Our nation's estuaries are in grave danger. The vital habitats they provide for an extraordinary diversity of food and wildlife are shrinking fast -- jeopardizing jobs in the fishing and tourism industries, and witness the recent Pfiesteria outbreak in the Chesapeake Bay, even endangering human health.

A way of life that has been at the heart of our coastal communities for generations is also endangered. The richness estuaries bring to our lives -- whether to a commercial fisherman setting out on the water just as the sun rises, to a mother wanting to show her child the wonders of a flock of nesting pelicans, or to adults seeking solitude in a place of exquisite beauty -- could one day be gone.

What is estuary habitat and why is it important?

The essence of our estuaries is found in their habitats: salt marshes, eel grass beds, fish runs, mudflats, and mangroves. These estuary habitats are the places where plants and wildlife live and create the web of life which makes estuaries extraordinary. In estuaries, soil, nutrients, and water combine in a special way to nurture marsh grasses, sea grasses, and other types of vegetation. At first glimpse, these estuary habitats might appear to be very simple and insignificant, but they provide creatures with shelter and food. By nurturing this bounty of life, habitats make estuaries the ecological, cultural, and economic powerhouses that we treasure.

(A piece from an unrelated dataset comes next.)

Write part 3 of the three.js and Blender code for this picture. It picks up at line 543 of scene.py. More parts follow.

Unfortunately, much of our estuary habitat has been damaged and destroyed over the past 100 years with little regard for its many benefits. When estuary habitats are paved over, polluted by runoff, or lost to coastal land subsidence, it cripples an estuary's ability to support life. When a salt marsh is filled, it can no longer filter sediments and pollution from run off. When pollution destroys eel grass beds, young fish and shellfish will no longer be able to hide and feed in its shelter. In these little ways, habitat loss has accumulated to threaten the health of our nation's estuaries.

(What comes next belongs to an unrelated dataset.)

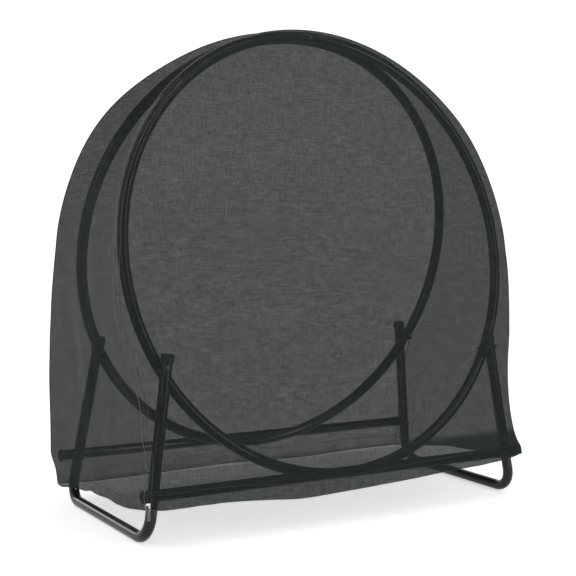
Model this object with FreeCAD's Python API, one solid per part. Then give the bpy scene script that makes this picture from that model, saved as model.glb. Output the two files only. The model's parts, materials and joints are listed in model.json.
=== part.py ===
"""Firewood log rack: two leaning steel hoops on a bolted base, under a zipped cloth cover.

Frame: origin on the floor in the middle of the rack, +X to the right as seen from the front,
+Y to the back, +Z up. All sizes are in millimetres.
"""
import FreeCAD, Part
import math
import os
from FreeCAD import Vector

# ---------------------------------------------------------------- driving dimensions
TUBE_OD = 24.0                 # every hoop, leg and rail is drawn from one tube
TUBE_WALL = 1.5
HOOP_OD = 1016.0               # a 40 inch hoop, over the outside of the tube
HOOP_BOTTOM = (203.5, 101.0)   # y and z of the hoop's centre line at its lowest point
HOOP_TOP_Y = 19.0              # y of the centre line at the top: the hoops lean together
RAIL_Z = 108.0
RAIL_LEFT_X = -499.5           # both rails sit 13 mm to the left of the middle
RAIL_RIGHT_X = 474.0
LEG_FOOT_X = 482.3             # x of the foot bar's centre line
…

In Narragansett Bay, nursery habitat for fish has dwindled due to watershed over-development, less pollution filtration and diminished fresh water flows. Other estuaries have been hit even harder: 95% of the San Francisco Bay's original wetlands have been destroyed, 85% of Galveston Bay's sea grass meadows are gone, and the Chesapeake Bay oyster harvests fell from 25 million to 1 million pounds in just 30 years.

But this story need not have a bad ending- because estuary habitat can be restored to its former glory. A variety of efforts -- ranging from parents and children going out on a Saturday morning and replanting natural vegetation to reconstruction of physical and hydrologic conditions through heavy engineering -- have successfully brought estuaries back to life. However, we must act now, before the bounty of our estuaries are lost.

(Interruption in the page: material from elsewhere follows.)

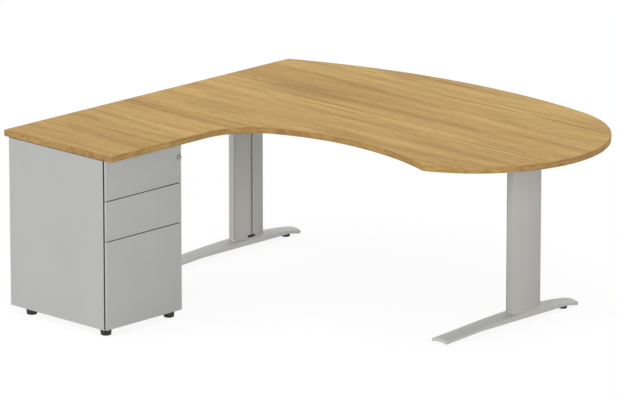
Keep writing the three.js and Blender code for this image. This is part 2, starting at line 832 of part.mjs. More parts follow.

Restoring our nation's estuary habitat will:

  • Maintain vital food supplies. Healthy estuaries produce more food per acre than the richest Midwestern farmland because of the fertile mix of nutrients from land and sea.
  • Protect Nature's Bounty. Beyond providing food for our consumption, estuaries are the home of thousands of species of fish, birds, plants, and animals that depend on healthy habitat for their survival.
  • Create jobs. There are 28 million jobs in the fishing, tourism and recreational boating industries -- all of which depend on healthy estuaries for their products and customers. Indeed, estuaries and coastal waters provide essential habitat for 75% of America's commercial fish catch and 80 to 90% of the recreational fish catch.
  • Protect human health. The Pfiesteria outbreak on the Chesapeake Bay -- causing massive fish kills -- has harmed human health in those exposed to the toxic microbe, causing skin lesions and even serious memory loss. That's what happens when estuaries are allowed to decline. But when they are restored, we can swim and fish without fear.
  • Preserve a way of life. Healthy estuaries support unique, centuries-old cultures, traditions and ways of life dependent upon the diversity of wildlife for everything from livelihoods to storytelling. Estuary restorations will maintain these ways of life -- and the heritage they embody -- for the benefit of future generations.
  • Expand our enjoyment. 180 million Americans -- approximately 70% of the entire population -- visited estuaries in 1993 for vacations, recreation, sport, or sightseeing. They enjoyed swimming, fishing, boating, diving, wildlife viewing, hunting, hiking, and learning. The more we do to restore estuaries, the more Americans will be able to experience their amazing bounty.
  • Enhance our quality of life. For the 110 million Americans who live near estuaries, they are linchpins in people's quality of life: for their scenic beauty, for their recreational opportunities, for their bounty, for their abundance of life and for their mere presence. Restoring estuary habitat is the only way to ensure that this quality of life is protected and improved.
  • Help our children learn. Estuaries are a matchless educational resource that must be maintained as living laboratories of life.